For insurers, the case is a timely reminder to review their existing policies to determine if they adequately address the potential transfer of their business.

How we can help

King & Wood Mallesons has a leading insurance practice and an extensive working knowledge of insurance issues. Please approach your usual King & Wood Mallesons contact if you require assistance.


This publication is only a general outline. It is not legal advice. You should seek professional advice before taking any action based on its contents.


[i]Unreported, HCMP No. 1647 of 2012, 16 October 2012.

[ii]For classes of long term business, see Part 2, Schedule 1 of the Ordinance. Examples include life and annuity, marriage and birth, linked long term and permanent health.

[iii]The Court’s supervisory role only applies to the transfer of a long term business. Under Section 25D of the Ordinance, the Insurance Authority is responsible for approving the transfer of a general insurance business.

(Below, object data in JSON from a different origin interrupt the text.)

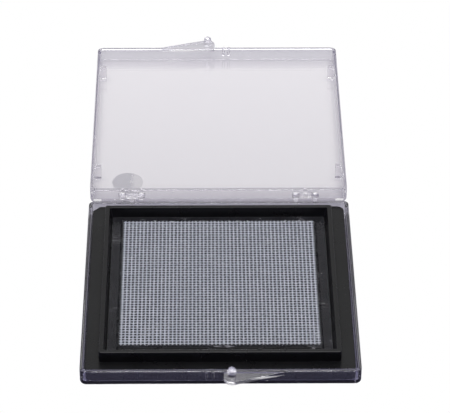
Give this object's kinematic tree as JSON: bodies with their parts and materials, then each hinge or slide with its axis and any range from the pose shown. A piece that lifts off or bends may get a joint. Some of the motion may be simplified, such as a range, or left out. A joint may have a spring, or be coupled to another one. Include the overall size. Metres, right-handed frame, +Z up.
{
  "type": "wet palette",
  "caption": "Clear hinged pocket case, opened flat, with a black square tray that carries a woven mesh under a clear membrane.",
  "frame": {"origin": "centre of the base half's underside", "axes": "+X to the right along the hinge, +Y from the thumb tab towards the hinge and the open lid, +Z up"},
  "size_m": [0.053, 0.1156, 0.0054],
  "materials": {
    "clear_base": "polished clear moulding with a faint lavender tint",
    "clear_lid": "polished clear moulding with a faint lavender tint",
    "black_tray": "fine-grained satin black moulding",
    "pad_foam": "dark open-cell foam, damp",
    "mesh_thread": "light grey monofilament in plain weave",
    "frame_tape": "thin dark adhesive film",
    "clear_film": "clear glossy membrane with fine scratches and dust"
  },
  "bodies": {
    "case_base": {"base_shell": "clear_base"},
    "lid": {"lid_shell": "clear_lid"},
    "tray_stack": {"tray": "black_tray", "sponge_pad": "pad_foam", "mesh_screen": "mesh_thread", "tape_frame": "frame_tape", "membrane_film": "clear_film"}
  },
  "joints": [
    {"name": "lid_hinge", "type": "hinge", "parent": "case_base", "child": "lid", "pos_m": [0, 0.0283, 0.00345], "axis": [1, 0, 0], "range_deg": [0, 180]},
    {"name": "tray_lift", "type": "slide", "parent": "case_base", "child": "tray_stack", "axis": [0, 0, 1], "range_m": [0, 0.018]}
  ]
}
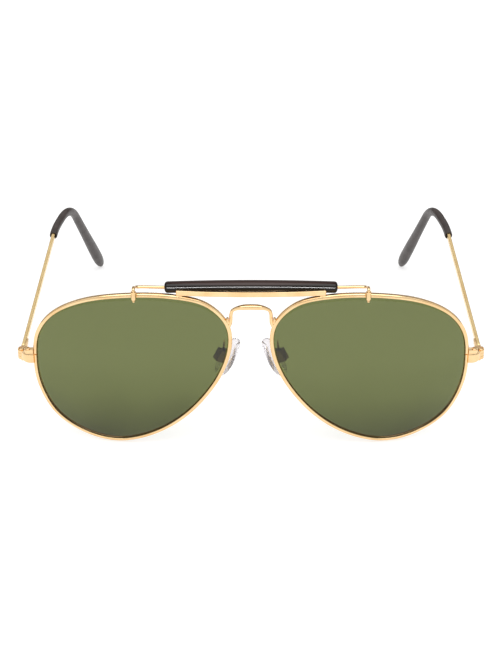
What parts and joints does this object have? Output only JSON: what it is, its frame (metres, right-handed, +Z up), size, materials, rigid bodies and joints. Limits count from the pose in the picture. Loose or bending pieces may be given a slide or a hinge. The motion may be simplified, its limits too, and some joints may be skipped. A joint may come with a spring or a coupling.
{
  "type": "aviator sunglasses",
  "caption": "Wire-frame aviator sunglasses with green teardrop lenses, a padded brow bar, adjustable nose pads and folding temples.",
  "frame": {"origin": "middle of the footprint of the bounding box, on the surface the glasses stand on when open", "axes": "+X towards the wearer's left, +Y backwards from the lenses to the ear tips, +Z up; X = 0 is the plane of symmetry"},
  "size_m": [0.1464, 0.1462, 0.0579],
  "materials": {
    "gold": "polished gold plate over a nickel-copper wire",
    "green_lens": "polished tinted glass",
    "black_gloss": "glossy black-brown plastic tube",
    "dark_tip": "satin dark brown plastic sleeve",
    "clear_pad": "clear moulded plastic"
  },
  "bodies": {
    "front": {"brow_bar": "gold", "brow_pad": "black_gloss", "brow_wire": "gold", "bridge": "gold", "rim_left": "gold", "rim_right": "gold", "lens_left": "green_lens", "lens_right": "green_lens", "brow_clip_left": "gold", "brow_clip_right": "gold", "end_piece_left": "gold", "end_piece_right": "gold", "closing_block_left": "gold", "closing_block_right": "gold", "closing_screw_left": "gold", "closing_screw_right": "gold", "hinge_front_left": "gold", "hinge_front_right": "gold", "hinge_screw_left": "gold", "hinge_screw_right": "gold", "pad_arm_left": "gold", "pad_arm_right": "gold", "pad_box_left": "gold", "pad_box_right": "gold", "pad_screw_left": "gold", "pad_screw_right": "gold"},
    "left_temple": {"hinge_rear_left": "gold", "temple_left": "gold", "temple_tip_left": "dark_tip"},
    "right_temple": {"hinge_rear_right": "gold", "temple_right": "gold", "temple_tip_right": "dark_tip"},
    "left_pad": {"nose_pad_left": "clear_pad", "pad_core_left": "gold"},
    "right_pad": {"nose_pad_right": "clear_pad", "pad_core_right": "gold"}
  },
  "joints": [
    {"name": "temple_fold_left", "type": "hinge", "parent": "front", "child": "left_temple", "pos_m": [0.072, -0.05977, 0.02873], "axis": [0, -0.0958, 0.9954], "range_deg": [0, 82]},
    {"name": "temple_fold_right", "type": "hinge", "parent": "front", "child": "right_temple", "pos_m": [-0.072, -0.05977, 0.02873], "axis": [0, 0.0958, -0.9954], "range_deg": [0, 76]},
    {"name": "nose_pad_rock_left", "type": "hinge", "parent": "front", "child": "left_pad", "pos_m": [0.00955, -0.06262, 0.02966], "axis": [0.4226, 0.9021, 0.0869], "range_deg": [-8, 8]},
    {"name": "nose_pad_rock_right", "type": "hinge", "parent": "front", "child": "right_pad", "pos_m": [-0.00955, -0.06262, 0.02966], "axis": [-0.4226, 0.9021, 0.0869], "range_deg": [-8, 8]}
  ]
}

[iv]Section 24 of the Ordinance provides that the Insurance Authority and any persons alleged to be adversely affected by the transfer must be heard by the Court.

[v]The Court followed the approach in Re Winterthur Life [2005] 3 HKC 34, where Kwan J (as she then was) adopted the principles derived from Re London Life Association Ltd (21 February 1989, unreported).

[vi]The Court also found that Section 29 of the Ordinance required only one independent actuarial report to be submitted on behalf of both the transferee and the transferor.